There are those places you imagine visiting that pretty much aligns with the perception you have of them in your mind before you get there, like Hawaii or New York City, or Paris. Rome didn’t align at all with what I had imagined. I guess I thought everything would be straight out of a Dan Brown novel. Instead, the places we saw on our way into the city and around the hotel are pretty straightforward Old European. Of course, we haven’t visited the sights of the city yet, so I imagine my perception will change.
Our tour guide greeted us when the bus pulled up. Her name was Emma and she appeared to be Scottish by birth, which she confirmed later in the evening, but she speaks perfect Italian and is cheerful and helpful. Which is a good thing because the bellmen promptly lost Leah’s carryon suitcase and took their sweet time finding it causing our 18-year-old daughter considerable angst and some tears later in the afternoon. Emma was very helpful in getting the process started to locate Leah’s things.
The hotel Cicerone was nice and pretty modern as European hotels go, and we received a quick orientation regarding the rest of the day before we were on our own.
Visting the Rome Temple of the Church of Jesus Christ of Latter-day Saints
Since we had about four hours before the evening events began, we decided to get some lunch and take a taxi out to the Rome LDS Temple that had just been completed and dedicated in March of this year (2019). This temple’s dedication was particularly noteworthy out of all the church’s dedicated temples around the world because of the unusual step the leadership of the Church of Jesus Christ of Latter-day Saints took in flying each member of the First Presidency and Quorum of the Twelve Apostles and their wives to the dedication where they were all together for the first time in almost 20 years at a temple dedication..

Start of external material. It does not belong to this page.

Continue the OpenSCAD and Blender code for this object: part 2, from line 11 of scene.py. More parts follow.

I asked the reception desk to call us a cab and within minutes, one pulled up and took us through the maze of streets that is Rome. After 20 minutes of what felt like a very circuitous route, I was wondering if he was deliberately taking a long way around when suddenly, we came around a bend in the road, and there it was! The full temple compound in all its splendor was a welcoming sight. The fare was 20 Euro, which was a bit lower than I had anticipated, so I felt a little bad that I been suspicious of him.
We went immediately to the visitor’s center where we knew there would be missionaries to help answer any questions and show us around and take our picture together too. And we were right. A set of cute sister missionaries greeted us warmly and immediately showed us a remarkable stained glass installation depicting scenes from the Savior’s life and His parables. The image I’ve included below comes from the Deseret Book website. The entire wall behind the main room where the Christus statue stands with His original 12 Apostles is taken up with this remarkable installation. It shows many scenes from the Savior’s parables that have multiple meanings in each vignette. Created by the Holdman Studios in Lehi, Utah, the entire piece is as moving in its meaning as it is in its creative expression.

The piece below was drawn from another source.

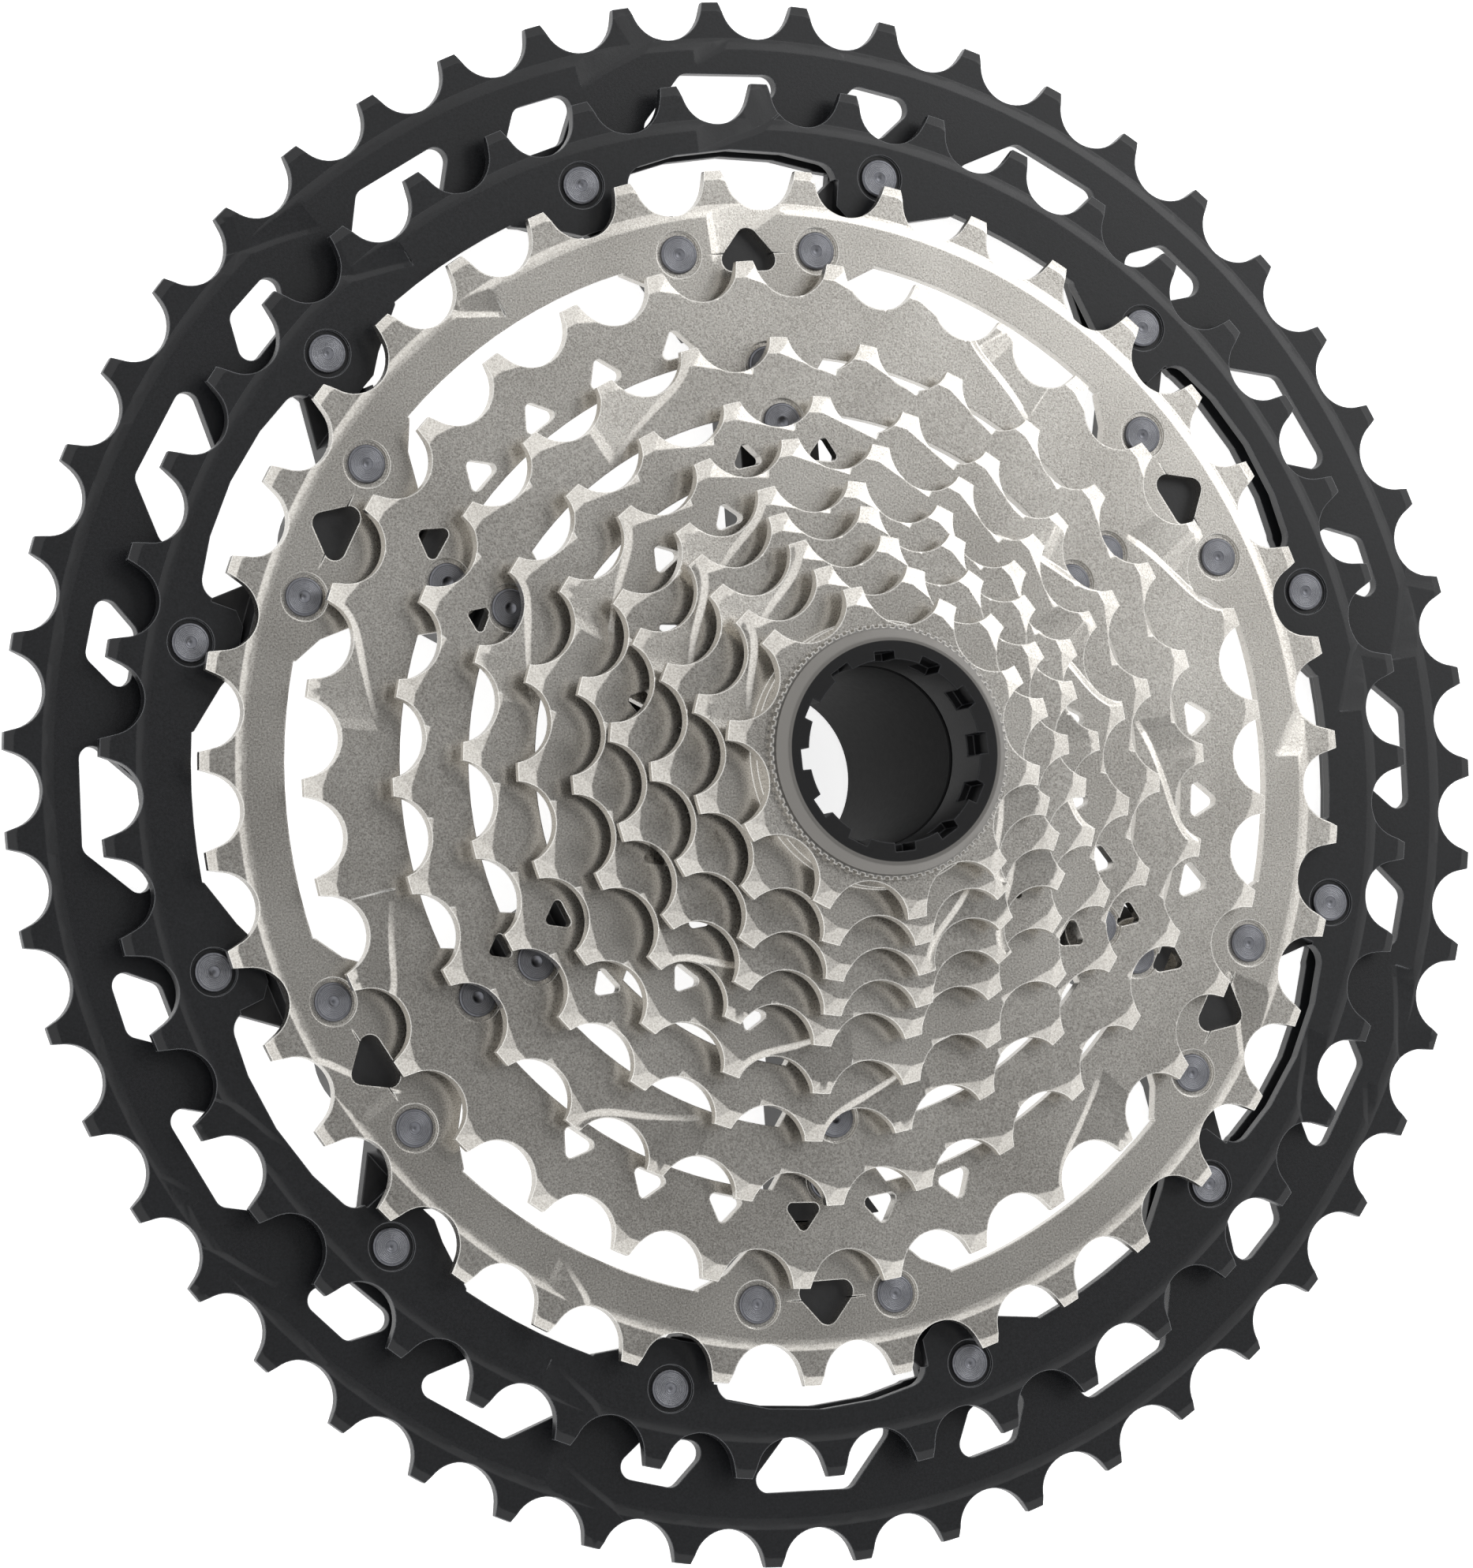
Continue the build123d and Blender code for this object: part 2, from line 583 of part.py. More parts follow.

We then walked around to the other side and saw the twelve marble statues of the original Apostles and the magnificent Christus statue. Learn how these marble replicas of the originals that are located in Denmark came to be placed in the Rome Italy temple visitor’s center. It was a special experience to have been there.
While we continued our admiration of the beautiful statues, another set of sister missionaries greeted us and Leah asked her if she was called “Morgan” and after a pause, she said ‘yes.’ Leah then reminded her that they had gone to EFY (Especially for Youth, a summer camp of sorts for LDS youth) together a few years back and had been in the same group. It was a fun moment and a reminder that the world, and the church, are very small places indeed.
We walked out and around the temple grounds for a few more minutes before asking the reception sister to call us a cab so we could get back to our hotel. We would have stayed longer but the temperature was close to 100 degrees in Rome that day and we were pretty uncomfortable. The ride back cost me 35 Euro, which seemed odd, so maybe the second cabbie did take a long way.
Finding Leah’s Suitcase
As I mentioned earlier, Leah’s suitcase went missing after we turned our bags over to the hotel bellmen and only discovered we had a problem when we walked into our room and discovered that we had been provided someone else’s things. We first thought it had been switched with another travel guest in the room of the person whose suitcase we had, but that wasn’t the case.
I talked to Emma, our tour director, and she spoke with the hotel management. After a few hours of checking in all the obvious places, the bus staff finally visited every room until they found it. In the meantime, we three weren’t too happy about the prospect of Leah having to spend a week in Italy with only the clothes on her back and her makeup. To ease our minds, Amy suggested we kneel and pray that the Lord would bless all those involved to find the suitcase.
About that time, we had to meet our group of about 45 other people from all over the world, for an orientation drive around the city and have dinner. There were couples from Australia, Singapore, Canada, and all over the United States. Leah came with us even though I knew all she wanted to do was lay in bed and cry. But she showed remarkable courage and faith and came anyway. About 20 minutes into the bus ride, Emma came on the PA system and announced to all that Leah’s suitcase had been found. We all cheered and clapped and Leah smiled and shed a tear of gratitude. After the great suitcase caper, we all could just relax and enjoy the rest of the evening, which consisted of a brief bus tour around some of the sites, like the Palatine Hill, the site of Julius Cesar’s original ornate palace, and others we would see in subsequent days.
The evening ended with a lovely dinner in a place called “la Grotta Azzurra” or the Blue Grotto, which was an authentic Italian pizza restaurant. We enjoyed an antipasti plate with cold prosciutto, zucchini, eggplant, and peppers, which was delicious all by itself and then we were served the pizza. Oh, the pizza!
I didn’t know this, but when you have authentic Italian pizza, it comes as a thin, wood-fired oven crust with a variety of lovely toppings. We first enjoyed the traditional margarita (tomato, basil, and fresh mozzarella cheese) that represents the colors of the Italian flag – red, green, and white. Then came three additional pizzas with different toppings but were also delicious. We then had a garden salad and a tiramisu cake for dessert.
After dinner, we took a walk down to Castle St. Angelo that was constructed by the Roman Emperor Hadrian in 138 AD. The city lights it at night which presents an imposing, yet inviting spectacle. We opted not to explore it and instead walked along the Tiber river and enjoyed the evening with the locals before returning to the hotel where we climbed into bed grateful for soft and comfortable accommodations after a long day, a night, and a day of getting settled in the Eternal City.